What needs to be done:
Please print the full listing exactly.
───── Dataset extract
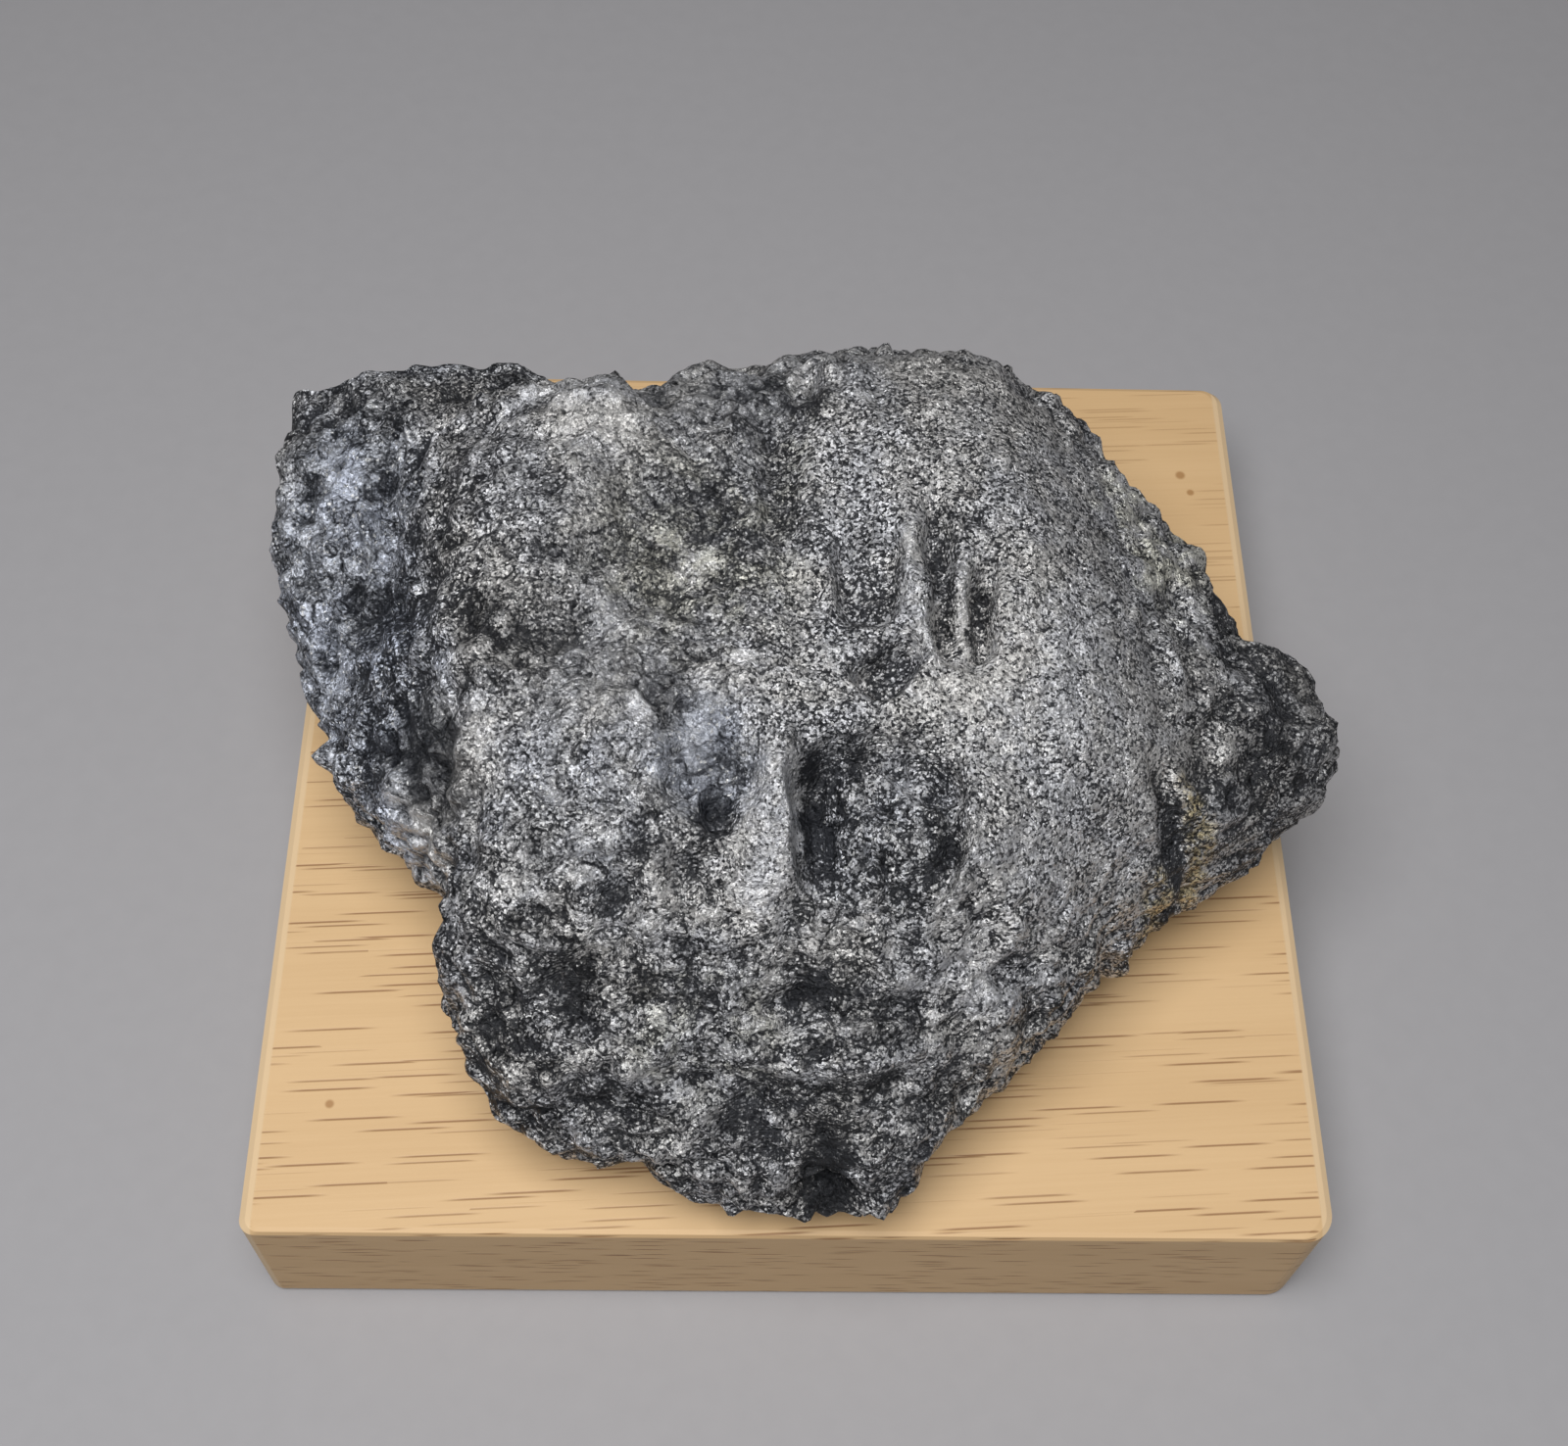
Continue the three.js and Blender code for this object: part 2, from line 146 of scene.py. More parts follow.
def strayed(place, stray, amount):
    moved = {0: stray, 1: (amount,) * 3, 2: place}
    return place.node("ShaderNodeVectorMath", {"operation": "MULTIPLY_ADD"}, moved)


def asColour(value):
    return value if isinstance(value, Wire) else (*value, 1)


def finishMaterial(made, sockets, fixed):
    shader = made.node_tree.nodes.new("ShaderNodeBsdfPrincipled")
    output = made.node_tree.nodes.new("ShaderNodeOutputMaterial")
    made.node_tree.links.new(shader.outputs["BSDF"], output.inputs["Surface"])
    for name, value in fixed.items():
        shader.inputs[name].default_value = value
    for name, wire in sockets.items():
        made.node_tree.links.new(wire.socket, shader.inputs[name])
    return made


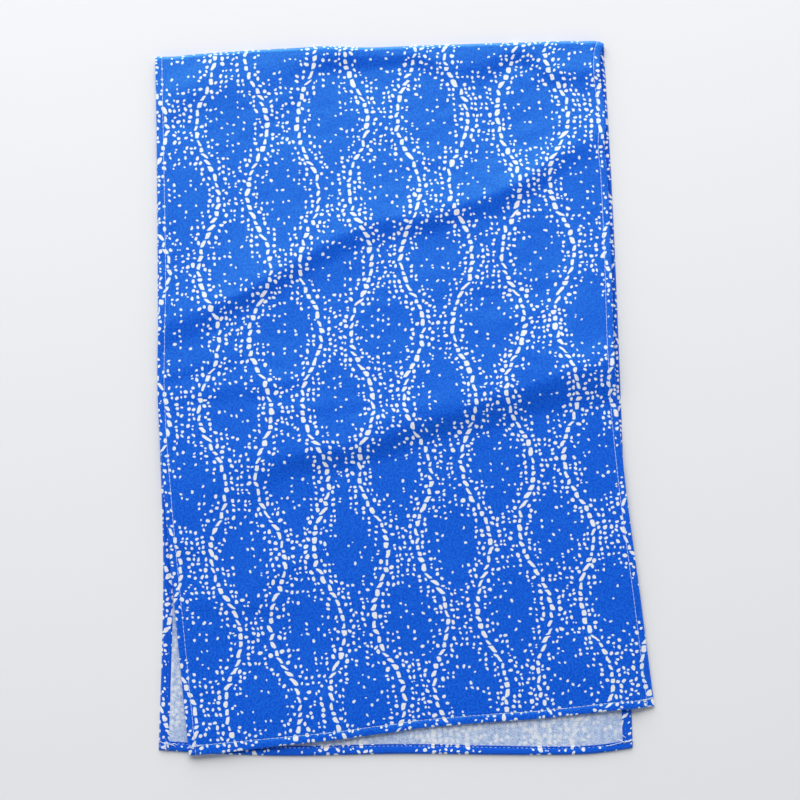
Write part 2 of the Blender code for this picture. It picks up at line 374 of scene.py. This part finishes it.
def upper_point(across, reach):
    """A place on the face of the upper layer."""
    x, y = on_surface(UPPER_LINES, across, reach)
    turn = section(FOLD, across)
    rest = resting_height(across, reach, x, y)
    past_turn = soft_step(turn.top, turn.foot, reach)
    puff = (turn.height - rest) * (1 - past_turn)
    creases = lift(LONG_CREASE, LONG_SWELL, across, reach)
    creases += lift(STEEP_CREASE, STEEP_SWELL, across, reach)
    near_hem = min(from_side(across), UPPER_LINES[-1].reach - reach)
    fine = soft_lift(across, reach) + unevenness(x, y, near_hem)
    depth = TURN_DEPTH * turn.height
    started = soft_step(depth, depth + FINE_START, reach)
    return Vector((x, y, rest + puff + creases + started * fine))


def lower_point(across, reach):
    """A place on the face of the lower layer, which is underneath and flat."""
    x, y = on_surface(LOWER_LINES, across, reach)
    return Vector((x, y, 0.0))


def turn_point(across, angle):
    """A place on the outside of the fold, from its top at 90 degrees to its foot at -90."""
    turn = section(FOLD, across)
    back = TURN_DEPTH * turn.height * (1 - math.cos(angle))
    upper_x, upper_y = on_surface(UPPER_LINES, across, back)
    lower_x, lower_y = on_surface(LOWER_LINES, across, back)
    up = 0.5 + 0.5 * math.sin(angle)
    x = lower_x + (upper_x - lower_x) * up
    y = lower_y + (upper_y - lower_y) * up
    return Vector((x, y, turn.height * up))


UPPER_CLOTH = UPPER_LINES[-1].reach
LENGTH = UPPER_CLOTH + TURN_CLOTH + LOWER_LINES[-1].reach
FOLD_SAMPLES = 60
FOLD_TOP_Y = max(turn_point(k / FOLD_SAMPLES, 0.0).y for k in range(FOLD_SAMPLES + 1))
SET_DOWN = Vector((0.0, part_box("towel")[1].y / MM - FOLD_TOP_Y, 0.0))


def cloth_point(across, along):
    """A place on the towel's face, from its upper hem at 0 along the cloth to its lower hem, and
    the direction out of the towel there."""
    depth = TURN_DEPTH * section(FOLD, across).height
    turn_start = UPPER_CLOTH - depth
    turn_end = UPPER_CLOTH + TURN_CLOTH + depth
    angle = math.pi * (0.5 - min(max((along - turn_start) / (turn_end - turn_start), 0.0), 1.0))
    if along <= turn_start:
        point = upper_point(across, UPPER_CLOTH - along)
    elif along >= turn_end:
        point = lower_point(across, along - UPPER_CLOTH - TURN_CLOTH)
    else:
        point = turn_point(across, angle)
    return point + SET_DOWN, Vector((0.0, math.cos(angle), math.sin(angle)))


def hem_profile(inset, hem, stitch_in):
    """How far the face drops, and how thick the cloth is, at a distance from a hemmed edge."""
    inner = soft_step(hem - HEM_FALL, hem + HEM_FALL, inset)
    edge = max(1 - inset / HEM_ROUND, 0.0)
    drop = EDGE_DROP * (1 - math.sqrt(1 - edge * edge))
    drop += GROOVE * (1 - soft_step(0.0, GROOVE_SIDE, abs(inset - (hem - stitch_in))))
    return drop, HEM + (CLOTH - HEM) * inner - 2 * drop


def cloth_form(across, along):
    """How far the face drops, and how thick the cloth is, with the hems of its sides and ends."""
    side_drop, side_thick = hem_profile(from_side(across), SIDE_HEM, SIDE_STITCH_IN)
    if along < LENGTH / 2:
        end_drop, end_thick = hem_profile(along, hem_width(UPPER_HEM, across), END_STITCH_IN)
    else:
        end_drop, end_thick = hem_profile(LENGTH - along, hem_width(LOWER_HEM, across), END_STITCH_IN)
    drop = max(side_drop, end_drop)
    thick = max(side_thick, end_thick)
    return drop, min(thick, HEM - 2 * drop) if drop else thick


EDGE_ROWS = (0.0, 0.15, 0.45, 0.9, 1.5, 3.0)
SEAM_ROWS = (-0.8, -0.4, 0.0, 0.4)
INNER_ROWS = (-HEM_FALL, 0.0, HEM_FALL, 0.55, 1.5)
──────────
Response to the exercise:
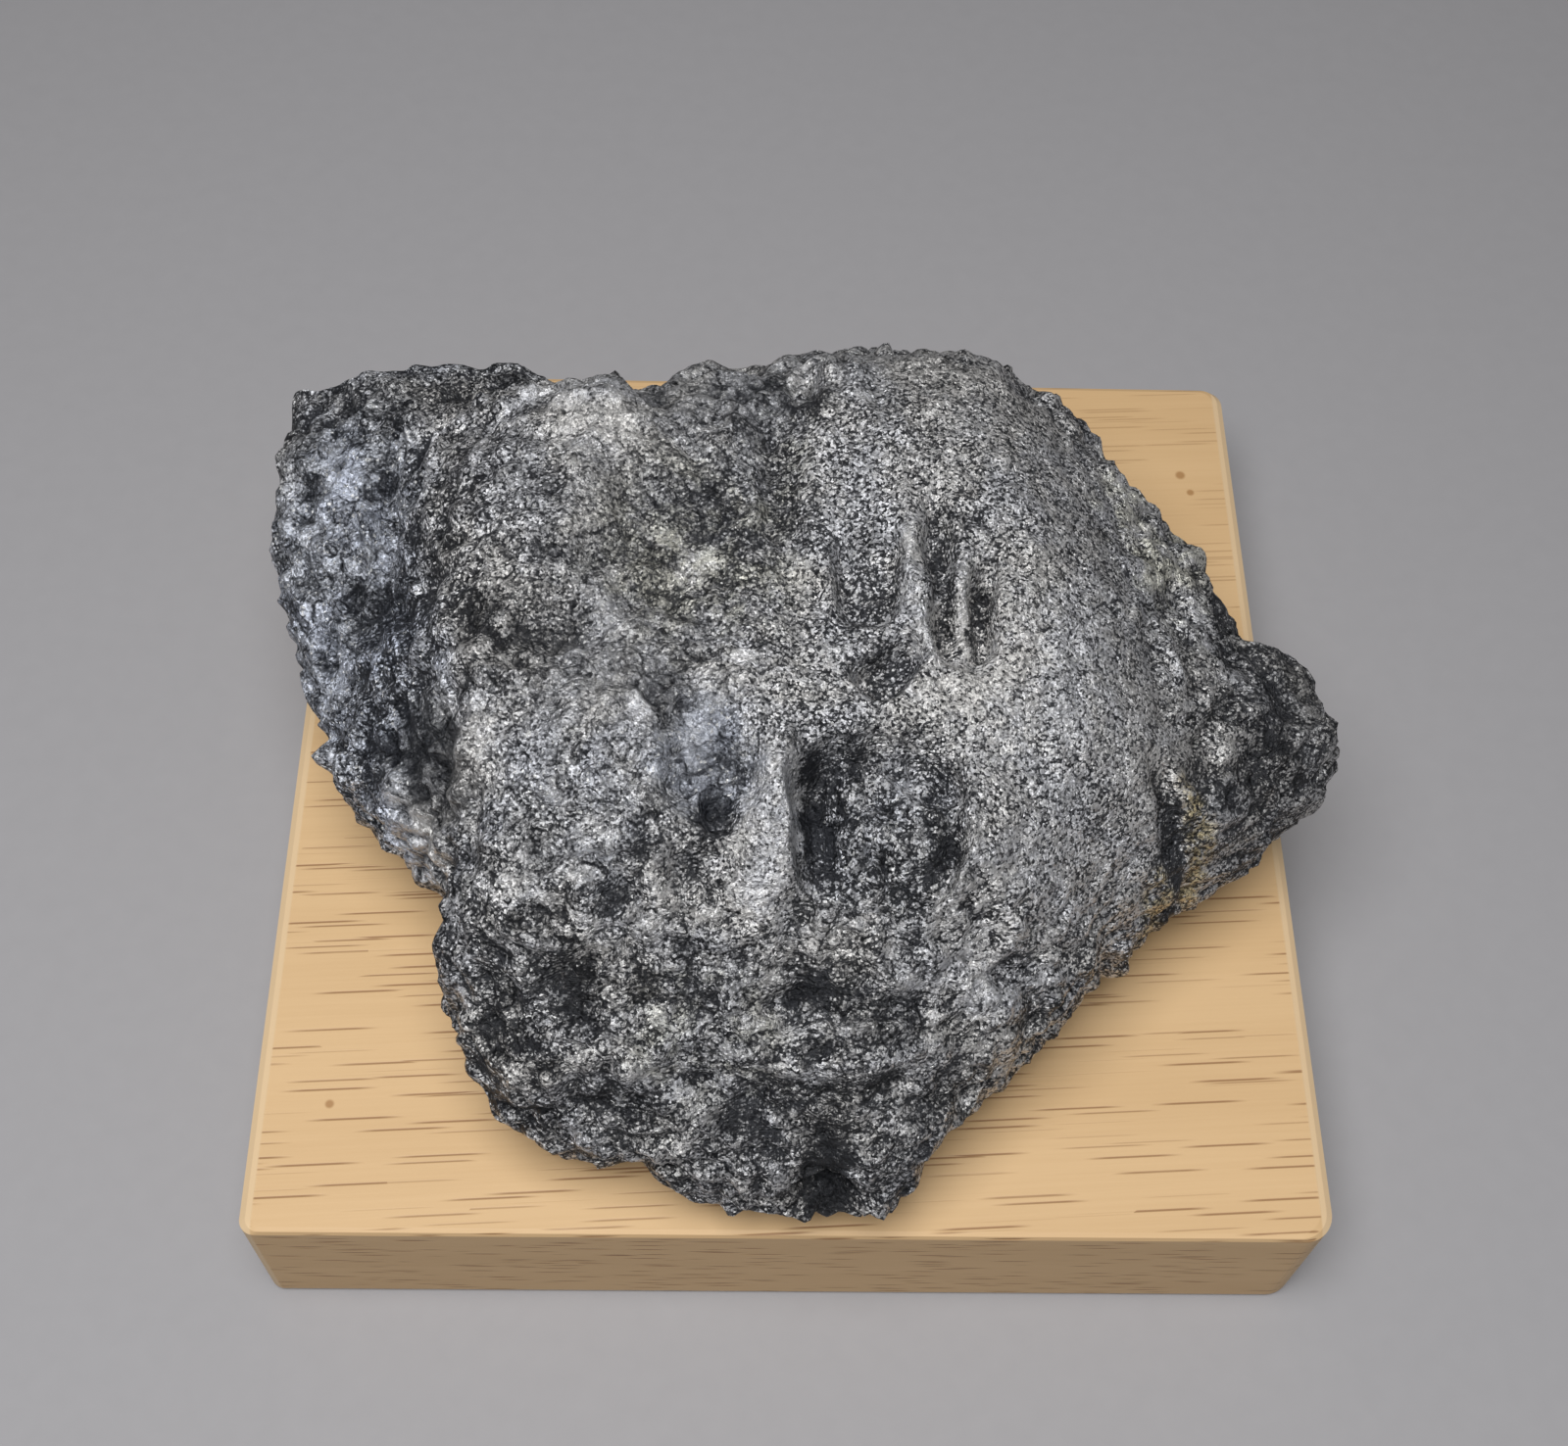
Continue the three.js and Blender code for this object: part 2, from line 146 of scene.py. More parts follow.
def strayed(place, stray, amount):
    moved = {0: stray, 1: (amount,) * 3, 2: place}
    return place.node("ShaderNodeVectorMath", {"operation": "MULTIPLY_ADD"}, moved)


def asColour(value):
    return value if isinstance(value, Wire) else (*value, 1)


def finishMaterial(made, sockets, fixed):
    shader = made.node_tree.nodes.new("ShaderNodeBsdfPrincipled")
    output = made.node_tree.nodes.new("ShaderNodeOutputMaterial")
    made.node_tree.links.new(shader.outputs["BSDF"], output.inputs["Surface"])
    for name, value in fixed.items():
        shader.inputs[name].default_value = value
    for name, wire in sockets.items():
        made.node_tree.links.new(wire.socket, shader.inputs[name])
    return made


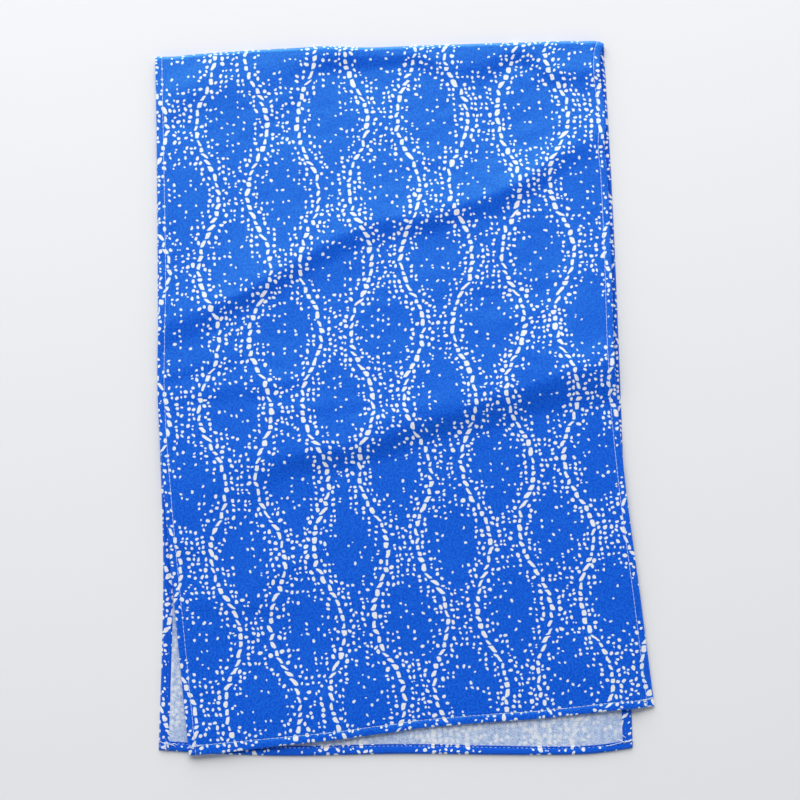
Write part 2 of the Blender code for this picture. It picks up at line 374 of scene.py. This part finishes it.
def upper_point(across, reach):
    """A place on the face of the upper layer."""
    x, y = on_surface(UPPER_LINES, across, reach)
    turn = section(FOLD, across)
    rest = resting_height(across, reach, x, y)
    past_turn = soft_step(turn.top, turn.foot, reach)
    puff = (turn.height - rest) * (1 - past_turn)
    creases = lift(LONG_CREASE, LONG_SWELL, across, reach)
    creases += lift(STEEP_CREASE, STEEP_SWELL, across, reach)
    near_hem = min(from_side(across), UPPER_LINES[-1].reach - reach)
    fine = soft_lift(across, reach) + unevenness(x, y, near_hem)
    depth = TURN_DEPTH * turn.height
    started = soft_step(depth, depth + FINE_START, reach)
    return Vector((x, y, rest + puff + creases + started * fine))


def lower_point(across, reach):
    """A place on the face of the lower layer, which is underneath and flat."""
    x, y = on_surface(LOWER_LINES, across, reach)
    return Vector((x, y, 0.0))


def turn_point(across, angle):
    """A place on the outside of the fold, from its top at 90 degrees to its foot at -90."""
    turn = section(FOLD, across)
    back = TURN_DEPTH * turn.height * (1 - math.cos(angle))
    upper_x, upper_y = on_surface(UPPER_LINES, across, back)
    lower_x, lower_y = on_surface(LOWER_LINES, across, back)
    up = 0.5 + 0.5 * math.sin(angle)
    x = lower_x + (upper_x - lower_x) * up
    y = lower_y + (upper_y - lower_y) * up
    return Vector((x, y, turn.height * up))


UPPER_CLOTH = UPPER_LINES[-1].reach
LENGTH = UPPER_CLOTH + TURN_CLOTH + LOWER_LINES[-1].reach
FOLD_SAMPLES = 60
FOLD_TOP_Y = max(turn_point(k / FOLD_SAMPLES, 0.0).y for k in range(FOLD_SAMPLES + 1))
SET_DOWN = Vector((0.0, part_box("towel")[1].y / MM - FOLD_TOP_Y, 0.0))


def cloth_point(across, along):
    """A place on the towel's face, from its upper hem at 0 along the cloth to its lower hem, and
    the direction out of the towel there."""
    depth = TURN_DEPTH * section(FOLD, across).height
    turn_start = UPPER_CLOTH - depth
    turn_end = UPPER_CLOTH + TURN_CLOTH + depth
    angle = math.pi * (0.5 - min(max((along - turn_start) / (turn_end - turn_start), 0.0), 1.0))
    if along <= turn_start:
        point = upper_point(across, UPPER_CLOTH - along)
    elif along >= turn_end:
        point = lower_point(across, along - UPPER_CLOTH - TURN_CLOTH)
    else:
        point = turn_point(across, angle)
    return point + SET_DOWN, Vector((0.0, math.cos(angle), math.sin(angle)))


def hem_profile(inset, hem, stitch_in):
    """How far the face drops, and how thick the cloth is, at a distance from a hemmed edge."""
    inner = soft_step(hem - HEM_FALL, hem + HEM_FALL, inset)
    edge = max(1 - inset / HEM_ROUND, 0.0)
    drop = EDGE_DROP * (1 - math.sqrt(1 - edge * edge))
    drop += GROOVE * (1 - soft_step(0.0, GROOVE_SIDE, abs(inset - (hem - stitch_in))))
    return drop, HEM + (CLOTH - HEM) * inner - 2 * drop


def cloth_form(across, along):
    """How far the face drops, and how thick the cloth is, with the hems of its sides and ends."""
    side_drop, side_thick = hem_profile(from_side(across), SIDE_HEM, SIDE_STITCH_IN)
    if along < LENGTH / 2:
        end_drop, end_thick = hem_profile(along, hem_width(UPPER_HEM, across), END_STITCH_IN)
    else:
        end_drop, end_thick = hem_profile(LENGTH - along, hem_width(LOWER_HEM, across), END_STITCH_IN)
    drop = max(side_drop, end_drop)
    thick = max(side_thick, end_thick)
    return drop, min(thick, HEM - 2 * drop) if drop else thick


EDGE_ROWS = (0.0, 0.15, 0.45, 0.9, 1.5, 3.0)
SEAM_ROWS = (-0.8, -0.4, 0.0, 0.4)
INNER_ROWS = (-HEM_FALL, 0.0, HEM_FALL, 0.55, 1.5)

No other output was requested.